C. S. Lewis never read the newspapers. Though this habit led to some memorable blunders—he was under the impression that the Yugoslav dictator Tito was King of Greece—he felt it was intellectually and spiritually healthy. If something important happens, Lewis believed, somebody will always tell you.
Some Catholics take a similar view of Church politics: It should, they say, be treated as a distant irrelevance. Frequent the sacraments, say your prayers, do your duties at work and home, feed the hungry, visit the sick; don’t waste time in fruitless anxiety about what Cardinal X said to Monsignor Y about Bishop Z’s remarks on the latest papal press conference. Even if you are concerned, you shouldn’t go around shouting about it—that’s against the spirit of obedience we owe to our superiors. And what impression does it give to the world when Catholics are at each other’s throats in a Church that is supposed to be defined by unity and fraternal love?

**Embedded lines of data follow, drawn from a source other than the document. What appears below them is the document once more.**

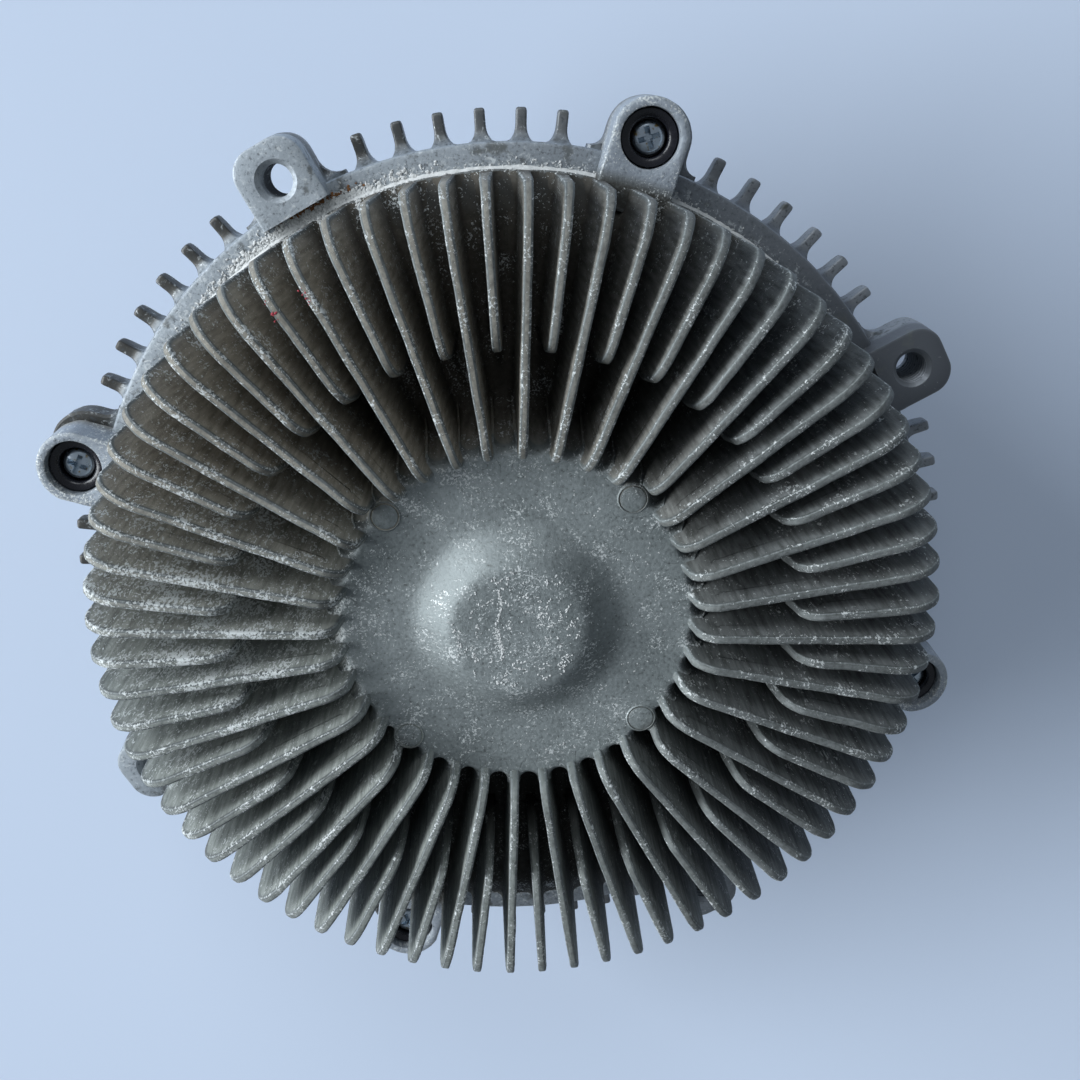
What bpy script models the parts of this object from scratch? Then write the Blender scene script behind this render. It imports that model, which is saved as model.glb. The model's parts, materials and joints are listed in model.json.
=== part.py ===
"""Viscous fan clutch with a finned cover, standing on its input flange.

The clutch axis is +Z and the finned face looks up. The origin is at the centre of the
flange's mounting face. All sizes below are millimetres, turned to metres by MM.
The housing (cover, rear body, screws, bearing outer ring) turns on the input shaft.
"""
import math

import bmesh
import bpy
from mathutils import Matrix, Vector

MM = 0.001

# Pattern: one place every five degrees carries a fin, a rib or the middle of an ear
PLACES = 72
SECTORS = 8
EAR_PHASE = 25.2
RIB_PHASE = 0.2
FIN_PHASE = 4.9

# Clearances
GAP = 0.3
RUNNING_GAP = 0.5

# Heights, stacked up from the flange's mounting face
FLANGE_T = 7.0
BOSS_STANDOFF = 14.0
CLIP_LAND = 2.9
SHOULDER_T = 2.5
WEB_T = 4.5
CHAMBER_DEPTH = 7.2
CHAMBER_LIP_H = 1.5
RING_LIP = 4.6
PEG_DROP = 5.3
EAR_PAD_H = 3.9
SCREW_EAR_H = 6.3
FLOOR_H = 6.2
HUB_H = 28.5
DOME_H = 5.5
FIN_H = 9.2

# Radii of the housing, from the cover's rim outward and inward
RIM_R = 89.9
RIM_W = 4.1
RING_W = 5.1
SEAT_W = 5.9
HUB_FLAT_R = 36.4
HUB_WALL_T = 4.6
DOME_FOOT_R = 22.3
DOME_TOP_R = 14.2
COVER_T = 4.5
DOME_T = 5.0
MARK_R = 3.1
MARK_INSET = 0.55
RING_R = RIM_R + GAP + RING_W
SEAT_STEP_R = RIM_R - SEAT_W

# Fins of the cover
FIN_SETBACK = 0.2
FIN_CORNER_R = 10.0
FIN_TIP_T = 1.7
FIN_DRAFT = 0.016
FIN_NOSE_R = 5.5
SHORT_FIN_R = 57.6
POCKET_R = 2.0
FIN_R = RIM_R - FIN_SETBACK

# Ribs of the rear body, which end in pegs outside the ring
PEG_L = 6.6
PEG_DEPTH = 4.9
RIB_T = 2.3
RIB_ROOT = 2.2
RIB_END_R = 62.0
RIB_BACK_H = 4.0
PEG_R = RING_R + PEG_L

# Cover screws and the cups that they sit in
SCREW_SHANK_R = 1.95
SCREW_HEAD_R = 3.6
SCREW_HEAD_H = 2.5
SCREW_L = 16.0
SCREW_PLAY = 0.35
DRIVER_ROOM = 1.15
CUP_WALL = 1.05
CUP_T = 0.8
CUP_H = 4.4
BORE_FLOOR_H = 2.8
SCREW_HOLE_R = SCREW_SHANK_R + SCREW_PLAY
CUP_IN_R = SCREW_HEAD_R + DRIVER_ROOM
BORE_R = CUP_IN_R + CUP_WALL + GAP

# Ears: threaded ones on the rear body, and the ones that the screws pass through
EAR_OUT = 4.7
EAR_WALL = 1.9
EAR_TIP_WALL = 2.1
EAR_CORNER = 5.5
SCREW_EAR_EXTRA = 2.0
SCREW_EAR_LEAN = -1.1
EAR_DEPTH = 15.5
EAR_BORE_R = 3.35
EAR_MOUTH_W = 0.9
EAR_R = RING_R + EAR_OUT
EAR_END_R = EAR_R + BORE_R + EAR_TIP_WALL
EAR_W = 2 * (BORE_R + EAR_WALL)
SCREW_EAR_W = EAR_W + SCREW_EAR_EXTRA
EAR_MOUTH_R = EAR_BORE_R + EAR_MOUTH_W

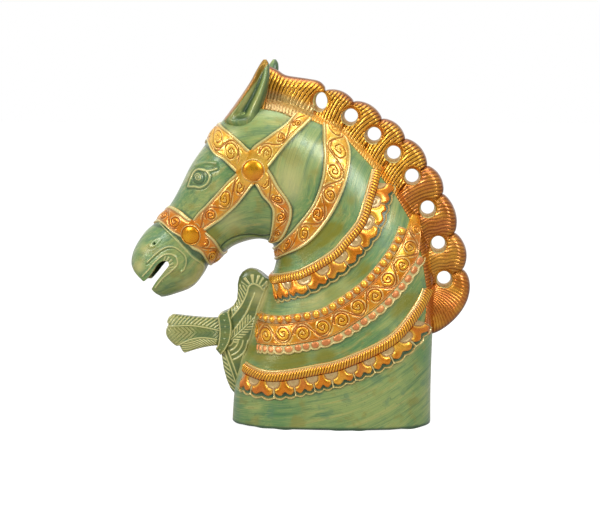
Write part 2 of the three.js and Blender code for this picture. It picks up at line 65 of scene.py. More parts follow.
def soft_box(name, place, size, watts):
    """A square area lamp at a place, turned to the middle of the bust."""
    lamp = bpy.data.lights.new(name, "AREA")
    lamp.shape = "SQUARE"
    lamp.size = size
    lamp.energy = watts
    box = bpy.data.objects.new(name, lamp)
    box.location = place
    box.rotation_euler = (Vector(place) - LAMP_AIM).to_track_quat("Z", "Y").to_euler()
    bpy.context.scene.collection.objects.link(box)


soft_box("left_box", (-1.0, -0.9, 0.8), 0.5, 10.8)
soft_box("right_box", (0.75, -1.1, 0.85), 0.45, 10.8)
soft_box("top_box", (0.1, -0.1, 1.4), 0.8, 9.0)


def shader_tree(tree):
    """Two short ways into a shader tree: one adds a node, the other joins two sockets."""
    tree.nodes.clear()

    def node(kind, **values):
        made = tree.nodes.new(kind)
        for name, value in values.items():
            setattr(made, name, value)
        return made
    return node, tree.links.new


def highest(node, link, first, second):
    """The larger of two shader values."""
    most = node("ShaderNodeMath", operation="MAXIMUM")
    link(first, most.inputs[0])
    link(second, most.inputs[1])
    return most.outputs[0]


# The tent lights the statue evenly. In reflections it is white behind the statue and overhead and dim
# toward the camera, and the camera itself sees plain white.
EVEN_LIGHT = 0.46
world = bpy.data.worlds.new("tent")
world.use_nodes = True
node, link = shader_tree(world.node_tree)
ray = node("ShaderNodeLightPath")
split = node("ShaderNodeSeparateXYZ")
link(node("ShaderNodeTexCoord").outputs["Generated"], split.inputs[0])
backdrop = node("ShaderNodeMapRange")
backdrop.inputs["From Min"].default_value = -0.6
backdrop.inputs["From Max"].default_value = 0.4
backdrop.inputs["To Min"].default_value = 0.07
backdrop.inputs["To Max"].default_value = 1.0
link(split.outputs["Y"], backdrop.inputs["Value"])
overhead = node("ShaderNodeMapRange")
overhead.inputs["From Min"].default_value = 0.15
overhead.inputs["From Max"].default_value = 0.85
overhead.inputs["To Max"].default_value = 0.7
link(split.outputs["Z"], overhead.inputs["Value"])
white = highest(node, link, backdrop.outputs[0], ray.outputs["Is Camera Ray"])
white = highest(node, link, white, overhead.outputs[0])
mirrored_ray = highest(node, link, ray.outputs["Is Glossy Ray"], ray.outputs["Is Transmission Ray"])
glow = node("ShaderNodeMix", data_type="FLOAT")
glow.inputs["A"].default_value = EVEN_LIGHT
link(highest(node, link, mirrored_ray, ray.outputs["Is Camera Ray"]), glow.inputs["Factor"])
link(white, glow.inputs["B"])
sky = node("ShaderNodeBackground")
sky.inputs["Color"].default_value = (1.0, 1.0, 1.0, 1.0)
link(glow.outputs[0], sky.inputs["Strength"])
link(sky.outputs[0], node("ShaderNodeOutputWorld").inputs["Surface"])
bpy.context.scene.world = world

# The paper that it stands on glows white to the camera and dimly in reflections, over a matt grey
# that keeps the shadow.
REACH = 6.0
PAPER_GREY, PAPER_GLOW, PAPER_MIRRORED = 0.3, 0.88, 0.25
floor_mesh = bpy.data.meshes.new("paper")
corners = [(-REACH, -REACH, 0), (REACH, -REACH, 0), (REACH, REACH, 0), (-REACH, REACH, 0)]
floor_mesh.from_pydata(corners, [], [(0, 1, 2, 3)])
paper = bpy.data.objects.new("paper", floor_mesh)
bpy.context.scene.collection.objects.link(paper)
paper_white = bpy.data.materials.new("paper_white")
paper_white.use_nodes = True
node, link = shader_tree(paper_white.node_tree)
matt = node("ShaderNodeBsdfDiffuse")
matt.inputs["Color"].default_value = (PAPER_GREY, PAPER_GREY, PAPER_GREY, 1.0)
ray = node("ShaderNodeLightPath")
glow = node("ShaderNodeMath", operation="MULTIPLY")
glow.inputs[1].default_value = PAPER_GLOW
dimmed = node("ShaderNodeMath", operation="MULTIPLY")
dimmed.inputs[1].default_value = PAPER_MIRRORED
link(ray.outputs["Is Glossy Ray"], dimmed.inputs[0])
link(highest(node, link, ray.outputs["Is Camera Ray"], dimmed.outputs[0]), glow.inputs[0])
lit = node("ShaderNodeEmission")
link(glow.outputs[0], lit.inputs["Strength"])
both = node("ShaderNodeAddShader")
link(matt.outputs[0], both.inputs[0])
link(lit.outputs[0], both.inputs[1])
link(both.outputs[0], node("ShaderNodeOutputMaterial").inputs["Surface"])
floor_mesh.materials.append(paper_white)


# The bust is a hollow brass casting in two halves, joined along the middle, with a slot cut through
# for the mouth, the tips of the lips trimmed and a slightly uneven rim at the foot. It is patinated
# green, brushed and wiped back to a tan bloom, with cream paint left on the cut lines of the face.

# Slices from the foot to the lips, each a rounded section between a point on the front outline and
# one on the back outline, in millimetres: x runs to the horse's back, y to its right and z up
STATIONS = np.array([
    # front x, z, back x, z, half width, squareness, lean toward the front
    (-56, 0, 109, 0, 48, 3.0, 0.02),
    (-54, 27, 109, 32, 48, 2.9, 0.03),
    (-49, 47, 110, 72, 47.5, 2.7, 0.05),
    (-40, 67, 111, 100, 45.5, 2.5, 0.08),
    (-33, 88, 110, 124, 43, 2.4, 0.11),
    (-28, 107, 106, 146, 40, 2.3, 0.14),
    (-23, 121, 98, 170, 37, 2.3, 0.16),
    (-20, 131, 82, 194, 35, 2.3, 0.16),
    (-19, 139, 61, 220, 34, 2.3, 0.14),
    (-22, 146, 41, 237.5, 34, 2.3, 0.1),
    (-27, 150, 19, 251.5, 35, 2.3, 0.04),
    (-35, 151, -5, 263, 36.5, 2.3, 0.0),
    (-45, 149, -30, 267, 37, 2.4, -0.02),
    (-55, 145, -52, 260, 37, 2.5, -0.02),
    (-63, 139, -67, 244, 36, 2.6, 0.0),
    (-70, 133, -77, 230, 34, 2.6, 0.0),
    (-77, 127, -88, 214, 31, 2.5, 0.0),
    (-85, 115, -105, 183, 26.5, 2.4, 0.0),
    (-92, 109, -117, 167, 25, 2.3, -0.02),
    (-102, 105, -129, 156, 24.5, 2.2, -0.02),
    (-112, 102, -138, 142, 23.5, 2.2, 0.0),
    (-118, 102, -140.5, 130, 20.5, 2.1, 0.0),
    (-121, 105, -137, 122, 14.5, 2.0, 0.0),
    (-124, 109, -131, 115, 6, 2.0, 0.0),
])
LAST = len(STATIONS) - 1
WALL = 3.5
HOLLOW_END = 17
FINE_SLICES = 1500
MM = 0.001


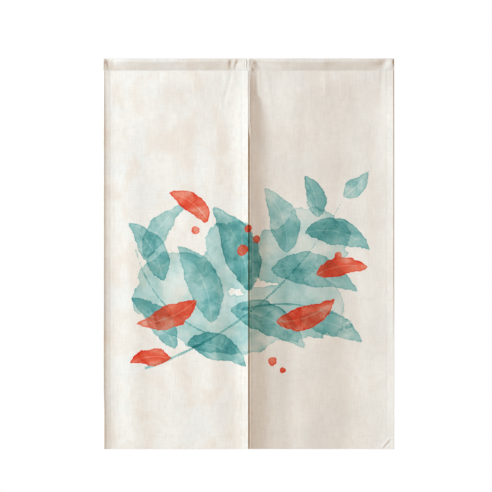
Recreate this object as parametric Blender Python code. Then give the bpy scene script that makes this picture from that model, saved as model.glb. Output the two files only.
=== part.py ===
"""A split door curtain as it hangs: two cloth panels, their rod pocket and the joining strip.

Units are metres, with +Z up. The origin is the middle of the curtain's top edge, the rod
line. The curtain hangs down -Z, its face looks along -Y, and +X is to the right as seen.
"""

import math
from collections import namedtuple

import bmesh
import bpy
from mathutils import Vector

# Driving sizes of the whole curtain
WIDTH = 0.850
DROP = 1.142
GAP = 0.0003

# Cloth and its turned hems, which lie on the back
CLOTH = 0.0012
HEM_CLOTH = 0.0020
SIDE_HEM = 0.023
SLIT_HEM = 0.020
FOOT_HEM = 0.038
HEM_STEP = 0.0025

# Rod pocket: a round top for the rod, drawn in to its line of stitches
POCKET_HEIGHT = 0.035
POCKET_RADIUS = 0.0092
POCKET_CLOTH = 0.0010
SEAM_RADIUS = 0.0016
ARC_STEPS = 6
FLAT_STEPS = 3
SEAM_STEPS = 2

# The slit: the left panel's edge laps over the right panel's, a step above it
SLIT = -0.0019
LAP = 0.0040
LAP_STEP = 0.0030

# Joining strip over the head of the slit
JOIN_DROP = 0.208
JOIN_TAPER = 0.030
JOIN_TIP = 0.0026
JOIN_RIGHT = 0.0044
JOIN_LOOP_RIGHT = 0.0090
JOIN_CLOTH = 0.0011
JOIN_RECESS = 0.0004
JOIN_TILT = 0.0010
LOOP_GAP = 0.0007
HEM_LEAN = 0.0008
JOIN_OVERLAP = 0.0012

# The ridge that the two panels make where they meet, and how it grows down the slit
CREST_TOP = 0.0065
CREST_LOW = 0.0150
CREST_FOOT = 0.0180
CREST_RUN = 0.170
FIELD_LIFT = 0.0140
FIELD_HANG = 0.300
RIM_AT_TOP = 0.70
RIM_CURVE = 2.5
FOLD_EASE = 0.30
FOLD_GROWTH = 0.06
DRAW_IN_CURVE = 8.0

# Where the mesh is finer: beside the slit, and along the gathered stretches of the pocket
FLANK_REACH = 0.066
LEFT_END_GATHERS = -0.399
LEFT_SLIT_GATHERS = -0.068
RIGHT_SLIT_GATHERS = 0.058
RIGHT_END_GATHERS = 0.374

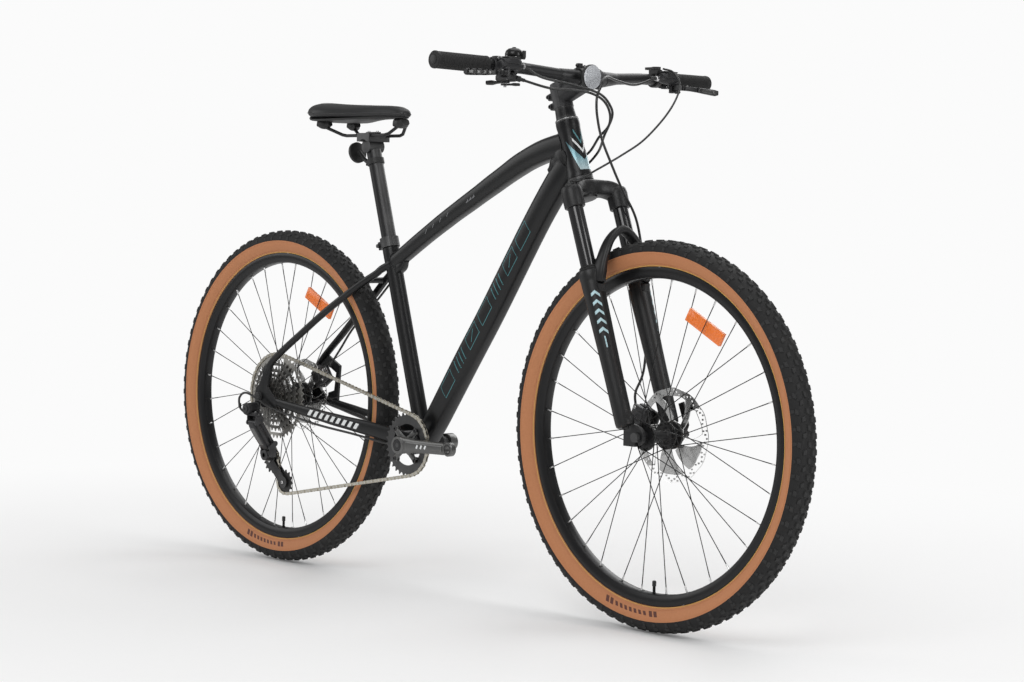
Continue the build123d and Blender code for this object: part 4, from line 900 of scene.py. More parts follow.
plate_outline = []                  # waisted side plate: (along, up)
for q in range(20):
    c, s = cos(turn(q, 20)), sin(turn(q, 20))
    end = abs(c) > 0.25
    plate_outline.append((6.35 * (1 if c > 0 else -1) * (1 if end else abs(c) / 0.25)
                          + 4.0 * c * (1 if end else 0.4),
                          s * (3.9 if abs(c) > 0.3 else 2.7)))
links = [Vector(p) for p in CHAIN]
pins = [(p + links[(i + 1) % len(links)]) / 2 for i, p in enumerate(links)]
part = Part()
for i, pin in enumerate(pins):
    along = pin - pins[i - 1]
    if along.length > 16 or along.length < 9:
        continue
    centre = (pins[i - 1] + pin) / 2
    along.normalize()
    across = (Y - along * Y.dot(along)).normalized()
    up = along.cross(across)
    for side in (-1, 1):            # outer and inner plates alternate
        part.skin([[centre + along * x + up * z + across * (side * y)
                    for x, z in plate_outline]
                   for y in ((2.15, 3.0) if i % 2 else (1.25, 2.05))])
    part.lathe(pin - across * 3.2, across, [(1.0, 0), (1.75, 0.2), (1.75, 6.2), (1.0, 6.4)],
               10, 2)
    part.lathe(pin - across * 1.15, across, [(3.6, 0), (3.6, 2.3)], 12, 1)
part.make("chain_links", "chain_steel chain_roller machined_alloy", "frame", ["chain"],
          angle=36)

# ------------------------------------------------------------------ grips
part = Part()
for side in (-1, 1):
    inner, outer = bar_at(side * 249), bar_at(side * 374)
    axis = outer - inner
    length = axis.length
    axis.normalize()
    profile = [(11.8, 0.2), (15.8, 0.2), (16.5, 1.2), (16.5, 4.2), (16.1, 5.2), (15.6, 6.0)]
    t = 6.0
    while t < length - 12:          # ribs
        profile += [(15.6, t + 0.5), (16.3, t + 1.1), (16.3, t + 2.6), (15.6, t + 3.2)]
        t += 3.9
    profile += [(16.2, length - 7), (16.7, length - 5.5), (16.6, length - 2),
                (15.0, length - 0.4), (4.0, length)]
    n = 44
    a = axis.orthogonal().normalized()
    b = axis.cross(a)
    part.skin([[inner + axis * t + (a * cos(turn(k, n)) + b * sin(turn(k, n)))
                * (r - (0.45 if (k % 2 and 6 < t < length - 8) else 0)) for k in range(n)]
               for r, t in profile])
    part.lathe(outer, axis, [(9.0, -0.2), (9.0, 0.5), (8.2, 0.9), (2.0, 1.0)], 24, 1)
part.make("grip_pair", "grip_rubber black_moulded", "front_end", ["grips"], angle=40)

# ------------------------------------------------------------------ saddle
# tail to nose: (x, half width, top z, bottom z)
SADDLE = [(113, 30, 1008, 992), (118, 48, 1013, 984), (130, 60, 1016.5, 980),
          (148, 67.5, 1017.5, 977.5), (168, 70.5, 1017, 977), (190, 69, 1015.5, 977),
          (215, 62, 1013.5, 978), (240, 51, 1012, 979), (265, 40, 1011, 980),
          (290, 32, 1010, 981), (320, 26, 1009, 981.5), (350, 22, 1007.5, 981.5),
          (375, 19, 1004, 981.5), (388, 15, 999.5, 981.5), (394, 9, 994, 983)]
SADDLE_WAIST = 0.38                 # height of the widest line between bottom and top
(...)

There is a lot of truth in that. But it is not the whole truth, and now is the time to ask where its limits are, since criticism of Pope Francis is growing: Three unfavorable books, by Philip Lawler, Ross Douthat, and the soon-to-be-unmasked “Marcantonio Colonna,” have been or will be published in the next two months. These authors will be told that it would be better to keep silence. I am less certain.
Let’s concede, for the sake of argument, that parish life goes on largely independent of actual bureaucratic decisions in Rome. Even so, the Vatican’s reach, its “soft power,” is incomparable. Quotations from the pope fill the official literature of dioceses and parishes, the classroom materials of Catholic schools. When millions of young Catholics gather, the pope is, humanly speaking, the main event. For the secular media—which is harder to ignore now than in C. S. Lewis’s day—the papacy practically is the Church. The pope and his advisors have an unparalleled ability to decide, from day to day, what is seen as important or fashionable.
So even if one tries to ignore it, Vatican politics still works its influence. When Jean Vanier, the founder of L’Arche, shocked his admirers by expressing qualified support for assisted suicide laws, he explained: “Pope Francis continues to tell us that everything cannot be regulated by a law and there are always exceptions.” Vanier’s is not the only interpretation of Pope Francis’s ideas—the pope is ambiguous on the question of moral absolutes. The point is that Vanier, in so many other ways a hero of the faith, might not have made such a serious mistake without the influence of the Vatican.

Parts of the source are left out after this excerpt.